La constitución cuyos fundamentos sean los tres siguientes. 1º, principio de la «libertad» de los miembros de una sociedad -como hombres-; 2°, principio de la «dependencia» en que todos se hallan de una única legislación común -como súbditos-; 3º, principio de la «igualdad» de todos -como ciudadanos-, es la única constitución que nace de la idea del contrato originario, sobre el cual ha de fundarse toda la legislación de un pueblo[…].

9

La constitución republicana, además de la pureza de su origen, que brota de la clara fuente del concepto de derecho, tiene la ventaja de ser la más propicia para llegar al anhelado fin: la paz perpetua.

10

He aquí los motivos de ello. En la constitución republicana no puede por menos de ser necesario el consentimiento de los ciudadanos para declarar la guerra. Nada más natural, por tanto, que, ya que ellos han de sufrir los males de la guerra -como son los combates, los gastos, la devastación, el peso abrumador de la deuda pública, que trasciende a tiempos de paz-, lo piensen mucho y vacilen antes de decidirse a tan arriesgado juego […].
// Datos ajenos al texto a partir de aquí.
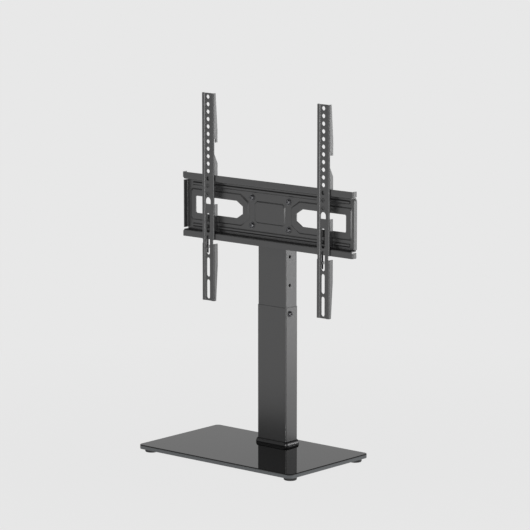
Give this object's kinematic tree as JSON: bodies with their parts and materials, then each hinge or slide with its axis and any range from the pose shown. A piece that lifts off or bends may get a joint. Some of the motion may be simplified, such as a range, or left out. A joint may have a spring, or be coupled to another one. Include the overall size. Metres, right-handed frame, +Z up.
{
  "type": "tabletop tv stand with mount",
  "caption": "Television stand for a table: glass base, steel column that telescopes in steps, pressed mount plate and two upright hook-on rails that slide sideways.",
  "frame": {"origin": "on the table, under the middle of the glass base", "axes": "+Z up, +X to the right of someone who faces the television, +Y to the back; the television looks towards -Y"},
  "size_m": [0.444, 0.24, 0.7147],
  "materials": {
    "black_glass": "polished, opaque black tempered glass",
    "black_powder_coated_steel": "satin black powder coat",
    "black_rubber": "matt",
    "black_plastic": "semi-gloss moulded",
    "zinc_plated_steel": "zinc plated, satin",
    "black_zinc_steel": "black zinc plated"
  },
  "bodies": {
    "base": {"glass_base": "black_glass", "rubber_feet": "black_rubber", "backing_plate": "black_powder_coated_steel", "lower_gasket": "black_rubber", "upper_gasket": "black_rubber", "glass_bushes": "black_plastic", "base_bolts": "black_zinc_steel", "column_foot": "black_powder_coated_steel", "outer_column": "black_powder_coated_steel", "foot_collar": "black_plastic", "height_bolts": "black_zinc_steel", "height_washers": "black_zinc_steel"},
    "head": {"inner_column": "black_powder_coated_steel", "height_nuts": "black_zinc_steel", "column_guide": "black_plastic", "column_cap": "black_plastic", "head_plate": "black_powder_coated_steel", "mount_plate": "black_powder_coated_steel", "plate_bolts": "black_zinc_steel", "plate_washers": "black_zinc_steel", "plate_nuts": "zinc_plated_steel"},
    "left_hanger": {"left_rail": "black_powder_coated_steel", "left_lock_bracket": "black_powder_coated_steel", "left_lock_screw": "black_zinc_steel"},
    "right_hanger": {"right_rail": "black_powder_coated_steel", "right_lock_bracket": "black_powder_coated_steel", "right_lock_screw": "black_zinc_steel"}
  },
  "joints": [
    {"name": "height_slide", "type": "slide", "parent": "base", "child": "head", "axis": [0, 0, 1], "range_m": [-0.115, 0]},
    {"name": "left_rail_slide", "type": "slide", "parent": "head", "child": "left_hanger", "axis": [-1, 0, 0], "range_m": [-0.1, 0.05]},
    {"name": "right_rail_slide", "type": "slide", "parent": "head", "child": "right_hanger", "axis": [1, 0, 0], "range_m": [-0.1, 0.05]}
  ]
}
Segundo artículo definitivo de la paz perpetua

El derecho de gentes debe fundarse en una federación de Estados libres

11

Los pueblos, como estados que son, pueden considerarse como individuos en estado de naturaleza -es decir, independientes de toda ley externa-, cuya convivencia en ese estado natural es ya un perjuicio para todos y cada uno. Todo Estado puede y debe afirmar su propia seguridad, requiriendo a los demás para que entren a formar con él una especie de constitución, semejante a la constitución política, que garantice el derecho de cada uno […].

12

Ahora bien; cuando vemos el apego que tienen los salvajes a su libertad sin ley, prefiriendo la continua lucha mejor que someterse a una fuerza legal constituida por ellos mismos, prefiriendo una libertad insensata a la libertad racional, los miramos con desprecio profundo y consideramos su conducta como bárbara incultura, como un bestial embrutecimiento de la Humanidad; del mismo modo -debiera pensarse- están obligados los pueblos civilizados. Cada uno de los cuales constituye un Estado a salir cuanto antes de esa situación infame […].

13

Considerado el concepto del derecho de gentes como el de un derecho a la guerra, resulta inconcebible; porque habría de concebirse entonces como un derecho a determinar lo justo y lo injusto, no según leyes exteriores de valor universal limitativas de la libertad de cada individuo, sino según máximas parciales, asentadas sobre la fuerza bruta. Sólo hay un modo de entender ese derecho a la guerra, y es el siguiente: que es muy justo y legítimo que quienes piensan de ese modo se destrocen unos a otros y vayan a buscar la paz perpetua en el seno de la tierra, en la tumba, que con su manto fúnebre tapa y cubre los horrores y los causantes de la violencia […].

Suplemento Segundo

Un artículo secreto de la paz perpetúa

14

[…] «Las máximas de los filósofos sobre las condiciones de la posibilidad de la paz pública deberán ser tenidas en cuenta y estudiadas por los Estados apercibidos para la guerra» […].

15

No quiero decir que el Estado deba dar la preferencia a los principios del filósofo sobre las sentencias del jurista -representante de la potestad pública-, sino sólo que debe oírlos […].

16

No hay que esperar ni que los reyes se hagan filósofos ni que los filósofos sean reyes. Tampoco hay que desearlo; la posesión de la fuerza perjudica inevitablemente al libre ejercicio de la razón. Pero sí los reyes o los pueblos príncipes -pueblos que se rigen por leyes de igualdad- no permiten que la clase de los filósofos desaparezca o enmudezca; si les dejan hablar públicamente, obtendrán en el estudio de sus asuntos unas aclaraciones y precisiones de las que no se puede prescindir […].

17

Si es un deber, y al mismo tiempo una esperanza, el que contribuyamos todos a realizar un estado de derecho público universal, aunque sólo sea en aproximación progresiva, la idea de la «paz perpetua», que se deduce de los hasta hoy falsamente llamados tratados de paz -en realidad, armisticios-, no es una fantasía vana, sino un problema que hay que ir resolviendo poco a poco, acercándonos con la mayor rapidez al fin apetecido, ya que el movimiento del progreso ha de ser, en lo futuro, más rápido y eficaz que en el pasado.


Versión de Emanuel Kant, La paz perpetua, México, Espasa Calpe colección Austral, 1972, traducción de Manuel García Morente.